● Given task: Repeat exactly, and only, the lines below starting at the line that contains "hinge_pin_left();" and ending at the line that contains "return low, high", inclusive of both.

● Source data:
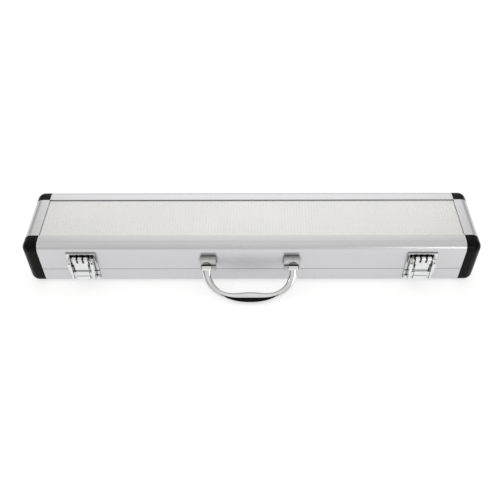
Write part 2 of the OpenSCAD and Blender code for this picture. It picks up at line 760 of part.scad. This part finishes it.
// Lever: two cheeks turned out into front bars, and a tab between them on a web set back behind
// it
module lever() {
  color("gainsboro") difference() {
    union() {
      for (s = [0, 1]) mirror([s, 0, 0]) {
        along_x(cheek_x, cheek_x + sheet_t) polygon([
          [p1_o - 3, p1_z], [p1_o - 2.4, lever_mid], [lever_o - 1.8, lever_low],
          [lever_o + 1.9, lever_low], [lever_o + 0.6, lever_mid],
          [lever_o + 0.6, bar_top], [p1_o + 3.1, p1_z]]);
        rod_x(cheek_x, cheek_x + sheet_t, p1_o, p1_z, 3.1);
        along_y(lever_o, lever_o + sheet_t) polygon([
          [cheek_x, lever_mid], [cheek_x, bar_top], [bar_x - 1.2, bar_top],
          [bar_x, bar_top - 1.2], [bar_foot_x, lever_mid]]);
        along_x(cheek_x, bar_foot_x) foot_section(lever_mid + 0.01);
      }
      along_x(-tab_x, tab_x) foot_section(lever_top);
      along_x(-cheek_x - 0.5, cheek_x + 0.5) translate([web_o, lever_low + 0.8])
        square([lever_o - web_o + 0.3, lever_top - lever_low - 2.4]);
    }
    rod_x(-plate_w, plate_w, p1_o, p1_z, pivot_r + run_gap);
    rod_x(-plate_w, plate_w, p2_o, p2_z, claw_pin_r + 0.02);
    translate([-tab_x - 1, lever_o + sheet_t - 0.5, lever_mid - 0.4]) cube([2 * tab_x + 2, 2, 0.8]);
  }
}

module lever_left() { on_latch(-1) lever(); }
module lever_right() { on_latch(1) lever(); }

module lever_pin() {
  color("silver") rod_x(-cheek_x - sheet_t, cheek_x + sheet_t, p2_o, p2_z, claw_pin_r);
}

module lever_pin_left() { on_latch(-1) lever_pin(); }
module lever_pin_right() { on_latch(1) lever_pin(); }

// Claw: barrel on the lever's pin, flat plate and three rolled fingers
module claw() {
  w = claw_w / 2 - 1.2;
  po = p2_o + 2.1;
  color("gainsboro") difference() {
    union() {
      rod_x(-w, w, p2_o, p2_z, 2.4);
      translate([-w, p2_o, p2_z - 1.6]) cube([2 * w, po - p2_o + 0.5, 3.2]);
      along_x(-w, w) translate([po, p2_z - claw_drop]) square([sheet_t, hook_z - p2_z - 5 + claw_drop]);
      for (k = [-1, 0, 1]) translate([k * (finger_w + finger_gap), 0, 0]) {
        along_x(-finger_w / 2, finger_w / 2)
          translate([po, hook_z - 7]) square([sheet_t, 7]);
        rod_x(-finger_w / 2, finger_w / 2, hook_o, hook_z, finger_r);
      }
    }
    rod_x(-plate_w, plate_w, p2_o, p2_z, claw_pin_r + run_gap);
    rod_x(-plate_w, plate_w, hook_o, hook_z, finger_r - sheet_t);
  }
}

module claw_left() { on_latch(-1) claw(); }
module claw_right() { on_latch(1) claw(); }

// ---------- nodes ----------

base_profile_front();
base_profile_back();
base_profile_left();
base_profile_right();
base_panel();
base_corner_fl();
base_corner_fr();
base_corner_bl();
base_corner_br();
base_foam();
lid_profile_front();
lid_profile_back();
lid_profile_left();
lid_profile_right();
lid_panel();
lid_corner_fl();
lid_corner_fr();
lid_corner_bl();
lid_corner_br();
lid_foam();
hinge_base_leaf_left();
hinge_base_leaf_right();
hinge_lid_leaf_left();
hinge_lid_leaf_right();
hinge_pin_left();
hinge_pin_right();
hinge_rivets_base();
hinge_rivets_lid();
handle_bracket_left();
handle_bracket_right();
handle_screws();
handle_pins();
handle_bow();
handle_inlay();
latch_catch_left();
latch_catch_right();
catch_rivets();
latch_plate_left();
latch_plate_right();
latch_rivets();
latch_pivots();
lever_left();
lever_pin_left();
claw_left();
lever_right();
lever_pin_right();
claw_right();
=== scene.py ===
"""Looks of the long flute case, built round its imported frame. Lengths in metres unless a name ends in _mm."""
import json
import math

import bmesh
import bpy
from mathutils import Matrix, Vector


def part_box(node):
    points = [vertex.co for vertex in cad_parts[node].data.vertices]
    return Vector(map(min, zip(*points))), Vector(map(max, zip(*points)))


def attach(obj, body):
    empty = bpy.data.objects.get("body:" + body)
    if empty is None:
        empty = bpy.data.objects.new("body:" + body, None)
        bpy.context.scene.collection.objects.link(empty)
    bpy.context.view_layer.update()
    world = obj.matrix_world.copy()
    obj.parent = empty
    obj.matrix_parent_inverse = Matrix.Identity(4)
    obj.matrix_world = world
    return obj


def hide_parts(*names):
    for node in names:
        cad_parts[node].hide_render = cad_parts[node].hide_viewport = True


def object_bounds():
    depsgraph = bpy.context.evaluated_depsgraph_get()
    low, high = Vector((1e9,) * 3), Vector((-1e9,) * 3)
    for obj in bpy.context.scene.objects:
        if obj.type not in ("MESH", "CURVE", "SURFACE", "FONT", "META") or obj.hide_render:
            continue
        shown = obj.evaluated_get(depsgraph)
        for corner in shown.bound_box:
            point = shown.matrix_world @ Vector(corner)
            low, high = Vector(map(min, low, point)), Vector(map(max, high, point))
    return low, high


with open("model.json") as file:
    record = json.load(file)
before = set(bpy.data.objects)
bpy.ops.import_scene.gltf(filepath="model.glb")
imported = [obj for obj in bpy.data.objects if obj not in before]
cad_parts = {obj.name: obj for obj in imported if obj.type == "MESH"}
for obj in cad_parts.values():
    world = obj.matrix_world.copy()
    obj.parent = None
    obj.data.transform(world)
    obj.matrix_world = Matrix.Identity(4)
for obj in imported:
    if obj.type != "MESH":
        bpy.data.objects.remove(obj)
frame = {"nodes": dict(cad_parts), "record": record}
cad_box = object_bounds()

MM = 0.001

# ---------- camera ----------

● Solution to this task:
hinge_pin_left();
hinge_pin_right();
hinge_rivets_base();
hinge_rivets_lid();
handle_bracket_left();
handle_bracket_right();
handle_screws();
handle_pins();
handle_bow();
handle_inlay();
latch_catch_left();
latch_catch_right();
catch_rivets();
latch_plate_left();
latch_plate_right();
latch_rivets();
latch_pivots();
lever_left();
lever_pin_left();
claw_left();
lever_right();
lever_pin_right();
claw_right();
=== scene.py ===
"""Looks of the long flute case, built round its imported frame. Lengths in metres unless a name ends in _mm."""
import json
import math

import bmesh
import bpy
from mathutils import Matrix, Vector


def part_box(node):
    points = [vertex.co for vertex in cad_parts[node].data.vertices]
    return Vector(map(min, zip(*points))), Vector(map(max, zip(*points)))


def attach(obj, body):
    empty = bpy.data.objects.get("body:" + body)
    if empty is None:
        empty = bpy.data.objects.new("body:" + body, None)
        bpy.context.scene.collection.objects.link(empty)
    bpy.context.view_layer.update()
    world = obj.matrix_world.copy()
    obj.parent = empty
    obj.matrix_parent_inverse = Matrix.Identity(4)
    obj.matrix_world = world
    return obj


def hide_parts(*names):
    for node in names:
        cad_parts[node].hide_render = cad_parts[node].hide_viewport = True


def object_bounds():
    depsgraph = bpy.context.evaluated_depsgraph_get()
    low, high = Vector((1e9,) * 3), Vector((-1e9,) * 3)
    for obj in bpy.context.scene.objects:
        if obj.type not in ("MESH", "CURVE", "SURFACE", "FONT", "META") or obj.hide_render:
            continue
        shown = obj.evaluated_get(depsgraph)
        for corner in shown.bound_box:
            point = shown.matrix_world @ Vector(corner)
            low, high = Vector(map(min, low, point)), Vector(map(max, high, point))
    return low, high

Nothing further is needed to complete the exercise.